The lines to reproduce run from the first one through the line containing "the strands of". Reproduce them exactly.
>> Begin
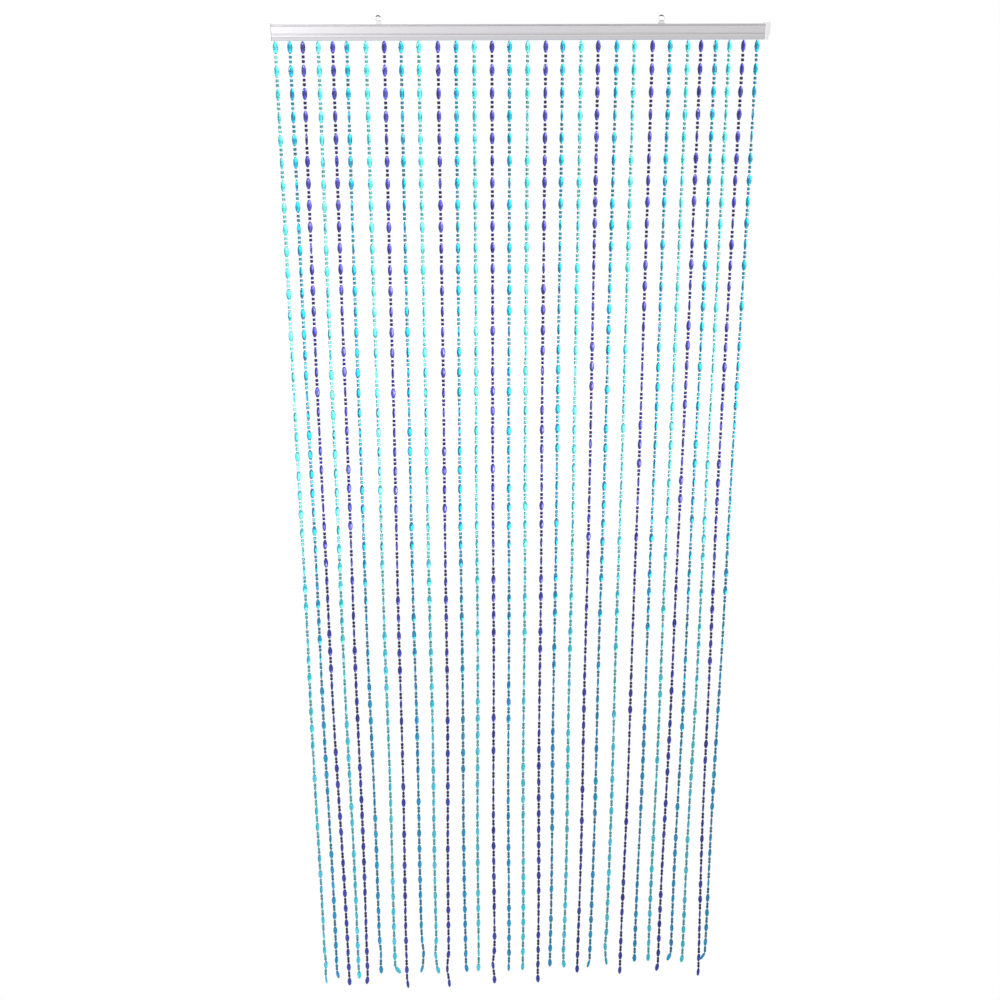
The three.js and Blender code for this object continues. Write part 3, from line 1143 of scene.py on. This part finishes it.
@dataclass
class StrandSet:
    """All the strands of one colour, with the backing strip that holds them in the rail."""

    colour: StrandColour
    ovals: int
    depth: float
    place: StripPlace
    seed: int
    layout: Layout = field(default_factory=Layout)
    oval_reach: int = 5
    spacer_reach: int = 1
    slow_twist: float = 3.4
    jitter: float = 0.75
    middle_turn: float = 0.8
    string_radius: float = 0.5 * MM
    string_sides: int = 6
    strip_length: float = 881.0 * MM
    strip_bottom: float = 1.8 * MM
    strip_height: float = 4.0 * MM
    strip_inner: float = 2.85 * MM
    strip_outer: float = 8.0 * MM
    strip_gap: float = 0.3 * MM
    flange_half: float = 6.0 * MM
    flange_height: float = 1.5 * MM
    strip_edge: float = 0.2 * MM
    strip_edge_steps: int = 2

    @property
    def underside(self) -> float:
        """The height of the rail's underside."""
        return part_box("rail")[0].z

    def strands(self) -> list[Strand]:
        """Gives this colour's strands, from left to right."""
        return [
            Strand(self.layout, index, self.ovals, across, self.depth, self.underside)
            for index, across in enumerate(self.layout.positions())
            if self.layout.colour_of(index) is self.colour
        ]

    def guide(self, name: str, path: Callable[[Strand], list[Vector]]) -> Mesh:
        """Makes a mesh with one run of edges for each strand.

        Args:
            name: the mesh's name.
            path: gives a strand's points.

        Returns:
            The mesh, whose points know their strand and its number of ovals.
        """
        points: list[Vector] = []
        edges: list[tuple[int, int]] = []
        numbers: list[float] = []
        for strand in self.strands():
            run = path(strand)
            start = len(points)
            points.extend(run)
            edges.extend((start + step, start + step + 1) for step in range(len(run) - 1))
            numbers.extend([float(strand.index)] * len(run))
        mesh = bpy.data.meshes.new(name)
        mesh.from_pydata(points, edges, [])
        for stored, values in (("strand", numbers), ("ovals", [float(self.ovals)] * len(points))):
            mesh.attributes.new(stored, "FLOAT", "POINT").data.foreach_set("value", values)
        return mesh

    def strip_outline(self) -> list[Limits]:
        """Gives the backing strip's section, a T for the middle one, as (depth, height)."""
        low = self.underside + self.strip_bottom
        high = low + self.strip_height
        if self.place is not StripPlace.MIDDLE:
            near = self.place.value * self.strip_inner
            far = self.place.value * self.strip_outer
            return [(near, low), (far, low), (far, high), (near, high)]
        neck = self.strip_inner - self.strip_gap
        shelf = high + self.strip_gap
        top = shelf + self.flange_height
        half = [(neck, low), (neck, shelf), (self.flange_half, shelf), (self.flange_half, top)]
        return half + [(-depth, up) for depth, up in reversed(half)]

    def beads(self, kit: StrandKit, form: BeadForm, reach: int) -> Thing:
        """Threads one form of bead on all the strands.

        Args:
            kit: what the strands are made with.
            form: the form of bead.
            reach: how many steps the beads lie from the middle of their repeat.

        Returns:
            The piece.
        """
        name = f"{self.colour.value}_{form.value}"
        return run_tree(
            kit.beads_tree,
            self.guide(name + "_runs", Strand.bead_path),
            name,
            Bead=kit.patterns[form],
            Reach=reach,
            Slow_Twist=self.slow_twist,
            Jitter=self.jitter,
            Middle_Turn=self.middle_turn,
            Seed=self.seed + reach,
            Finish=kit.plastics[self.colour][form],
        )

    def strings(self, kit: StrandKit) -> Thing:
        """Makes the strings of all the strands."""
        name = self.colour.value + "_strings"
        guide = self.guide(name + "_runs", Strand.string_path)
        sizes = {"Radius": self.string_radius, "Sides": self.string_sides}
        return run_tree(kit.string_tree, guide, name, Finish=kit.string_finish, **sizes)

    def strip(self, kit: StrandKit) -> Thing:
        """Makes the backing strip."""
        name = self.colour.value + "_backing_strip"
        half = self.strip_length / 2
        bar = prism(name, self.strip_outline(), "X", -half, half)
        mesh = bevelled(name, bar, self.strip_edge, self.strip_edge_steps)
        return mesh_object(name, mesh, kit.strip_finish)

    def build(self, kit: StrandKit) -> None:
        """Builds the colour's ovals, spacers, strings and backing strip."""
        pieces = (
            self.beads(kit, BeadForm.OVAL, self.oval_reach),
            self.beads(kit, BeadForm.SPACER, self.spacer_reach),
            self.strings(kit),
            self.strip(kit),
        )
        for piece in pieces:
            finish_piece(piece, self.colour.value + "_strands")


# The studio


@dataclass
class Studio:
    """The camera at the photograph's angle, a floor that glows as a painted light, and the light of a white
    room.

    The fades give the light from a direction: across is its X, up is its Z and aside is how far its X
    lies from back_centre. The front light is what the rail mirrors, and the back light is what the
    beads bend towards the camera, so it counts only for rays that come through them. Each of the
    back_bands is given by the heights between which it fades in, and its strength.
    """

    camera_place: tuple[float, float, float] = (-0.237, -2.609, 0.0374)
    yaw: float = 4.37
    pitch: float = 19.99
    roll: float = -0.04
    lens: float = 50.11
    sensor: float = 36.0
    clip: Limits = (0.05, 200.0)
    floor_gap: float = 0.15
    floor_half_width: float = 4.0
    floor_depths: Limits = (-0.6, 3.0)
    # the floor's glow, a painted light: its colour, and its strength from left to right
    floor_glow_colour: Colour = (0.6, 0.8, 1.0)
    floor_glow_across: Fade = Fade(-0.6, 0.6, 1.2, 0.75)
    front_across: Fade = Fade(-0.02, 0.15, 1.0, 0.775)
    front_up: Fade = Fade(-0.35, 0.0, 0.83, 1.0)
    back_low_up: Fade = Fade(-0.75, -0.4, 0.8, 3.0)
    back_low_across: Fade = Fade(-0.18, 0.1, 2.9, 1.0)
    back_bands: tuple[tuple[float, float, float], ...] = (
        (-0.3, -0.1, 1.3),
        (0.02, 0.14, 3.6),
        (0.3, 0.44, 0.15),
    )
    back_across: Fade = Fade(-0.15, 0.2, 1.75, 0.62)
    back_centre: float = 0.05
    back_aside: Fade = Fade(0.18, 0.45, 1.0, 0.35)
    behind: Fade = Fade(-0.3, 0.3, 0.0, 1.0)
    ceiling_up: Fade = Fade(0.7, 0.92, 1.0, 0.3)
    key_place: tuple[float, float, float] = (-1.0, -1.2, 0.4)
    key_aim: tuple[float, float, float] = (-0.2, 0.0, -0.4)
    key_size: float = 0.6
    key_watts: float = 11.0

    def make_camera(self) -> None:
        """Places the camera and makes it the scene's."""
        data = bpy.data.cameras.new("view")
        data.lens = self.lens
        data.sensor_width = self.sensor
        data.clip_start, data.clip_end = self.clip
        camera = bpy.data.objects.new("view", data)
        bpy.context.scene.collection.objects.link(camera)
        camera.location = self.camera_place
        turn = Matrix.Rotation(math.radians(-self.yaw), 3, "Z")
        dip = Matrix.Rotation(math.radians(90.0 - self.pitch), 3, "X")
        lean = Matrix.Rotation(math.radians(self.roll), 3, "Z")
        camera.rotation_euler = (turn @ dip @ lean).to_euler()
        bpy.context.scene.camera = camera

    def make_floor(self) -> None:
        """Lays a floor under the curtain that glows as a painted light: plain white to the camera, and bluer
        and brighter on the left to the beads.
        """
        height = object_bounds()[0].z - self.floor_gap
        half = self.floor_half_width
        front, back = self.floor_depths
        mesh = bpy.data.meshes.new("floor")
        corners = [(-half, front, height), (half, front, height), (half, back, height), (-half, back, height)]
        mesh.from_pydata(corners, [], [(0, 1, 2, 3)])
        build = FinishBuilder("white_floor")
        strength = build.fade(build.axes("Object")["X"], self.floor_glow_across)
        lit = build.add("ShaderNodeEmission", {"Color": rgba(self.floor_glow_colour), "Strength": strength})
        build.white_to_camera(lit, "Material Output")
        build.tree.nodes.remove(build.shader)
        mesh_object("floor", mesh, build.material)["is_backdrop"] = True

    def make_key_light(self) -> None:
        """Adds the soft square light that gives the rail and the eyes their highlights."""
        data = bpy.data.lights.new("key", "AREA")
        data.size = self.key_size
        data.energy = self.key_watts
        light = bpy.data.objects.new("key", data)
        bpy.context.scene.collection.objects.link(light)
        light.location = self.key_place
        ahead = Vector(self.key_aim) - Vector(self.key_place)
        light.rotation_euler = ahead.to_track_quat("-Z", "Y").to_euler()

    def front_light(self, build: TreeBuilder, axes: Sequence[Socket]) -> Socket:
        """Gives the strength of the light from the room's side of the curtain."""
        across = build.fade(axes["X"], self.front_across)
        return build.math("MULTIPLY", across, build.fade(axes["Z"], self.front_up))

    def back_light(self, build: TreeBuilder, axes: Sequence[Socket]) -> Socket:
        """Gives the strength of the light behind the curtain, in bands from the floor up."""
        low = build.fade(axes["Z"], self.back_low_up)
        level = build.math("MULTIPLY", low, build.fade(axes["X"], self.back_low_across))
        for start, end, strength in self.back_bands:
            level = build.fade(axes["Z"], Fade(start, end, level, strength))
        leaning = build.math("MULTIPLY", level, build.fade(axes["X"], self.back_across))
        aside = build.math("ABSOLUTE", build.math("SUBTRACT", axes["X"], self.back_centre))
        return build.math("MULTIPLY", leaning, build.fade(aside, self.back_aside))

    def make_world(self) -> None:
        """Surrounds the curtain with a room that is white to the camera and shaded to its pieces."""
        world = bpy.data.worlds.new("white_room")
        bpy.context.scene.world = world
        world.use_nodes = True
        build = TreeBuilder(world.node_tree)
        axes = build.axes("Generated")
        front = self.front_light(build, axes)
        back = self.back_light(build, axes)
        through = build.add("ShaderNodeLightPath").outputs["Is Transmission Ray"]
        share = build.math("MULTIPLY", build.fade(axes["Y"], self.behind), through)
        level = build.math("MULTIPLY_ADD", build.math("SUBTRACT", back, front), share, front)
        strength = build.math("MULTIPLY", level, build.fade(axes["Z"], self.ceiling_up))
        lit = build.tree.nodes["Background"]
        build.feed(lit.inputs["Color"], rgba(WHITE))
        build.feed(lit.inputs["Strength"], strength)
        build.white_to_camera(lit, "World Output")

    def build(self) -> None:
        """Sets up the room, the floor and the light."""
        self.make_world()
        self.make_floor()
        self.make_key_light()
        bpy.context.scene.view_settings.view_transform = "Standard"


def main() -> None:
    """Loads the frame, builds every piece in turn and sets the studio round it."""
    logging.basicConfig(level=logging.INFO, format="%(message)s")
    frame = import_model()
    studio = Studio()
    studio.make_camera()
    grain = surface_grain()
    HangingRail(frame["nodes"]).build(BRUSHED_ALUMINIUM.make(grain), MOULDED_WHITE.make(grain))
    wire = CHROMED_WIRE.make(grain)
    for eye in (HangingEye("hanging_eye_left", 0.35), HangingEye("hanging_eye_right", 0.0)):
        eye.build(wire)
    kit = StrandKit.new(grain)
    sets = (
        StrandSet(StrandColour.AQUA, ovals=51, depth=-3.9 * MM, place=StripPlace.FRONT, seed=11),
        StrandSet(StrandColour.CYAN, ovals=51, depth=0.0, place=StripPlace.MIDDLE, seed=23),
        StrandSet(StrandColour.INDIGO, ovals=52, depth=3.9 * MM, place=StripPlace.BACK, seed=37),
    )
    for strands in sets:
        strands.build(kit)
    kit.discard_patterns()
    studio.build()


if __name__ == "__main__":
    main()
>> End
- _Expected answer_
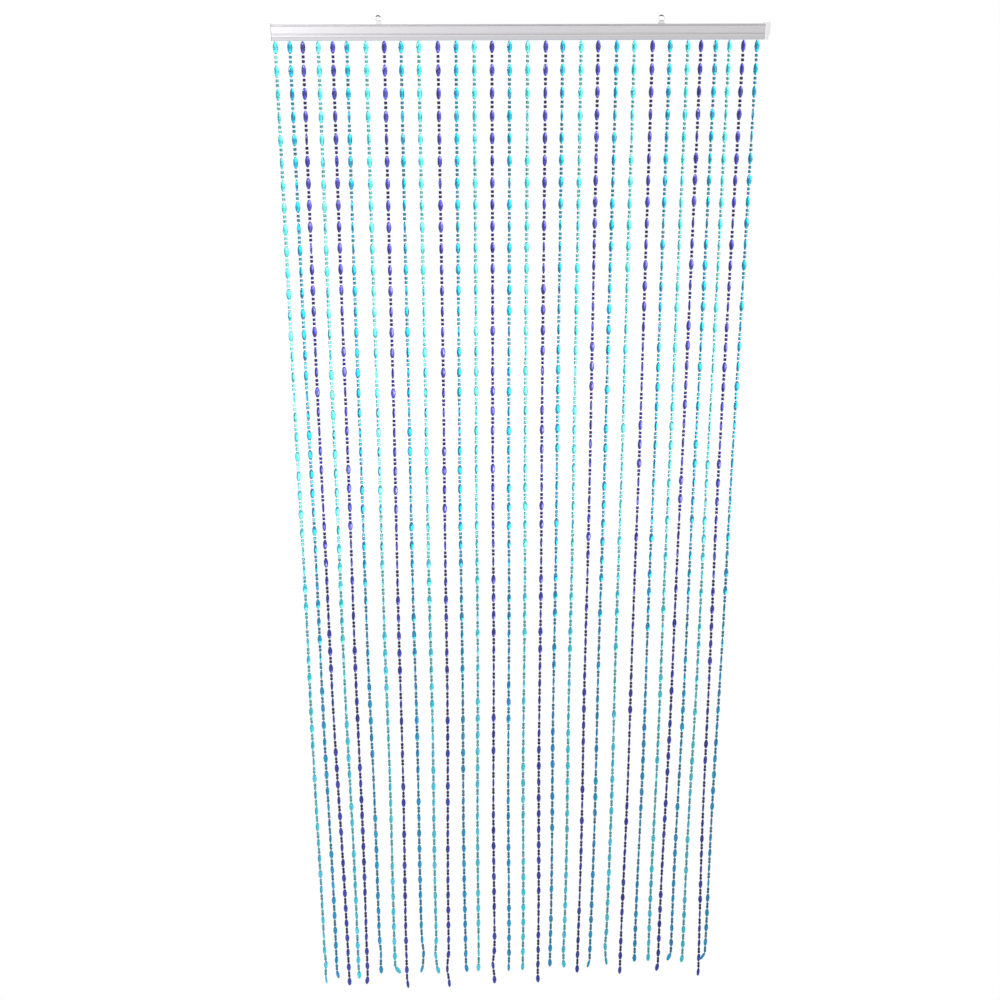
The three.js and Blender code for this object continues. Write part 3, from line 1143 of scene.py on. This part finishes it.
@dataclass
class StrandSet:
    """All the strands of one colour, with the backing strip that holds them in the rail."""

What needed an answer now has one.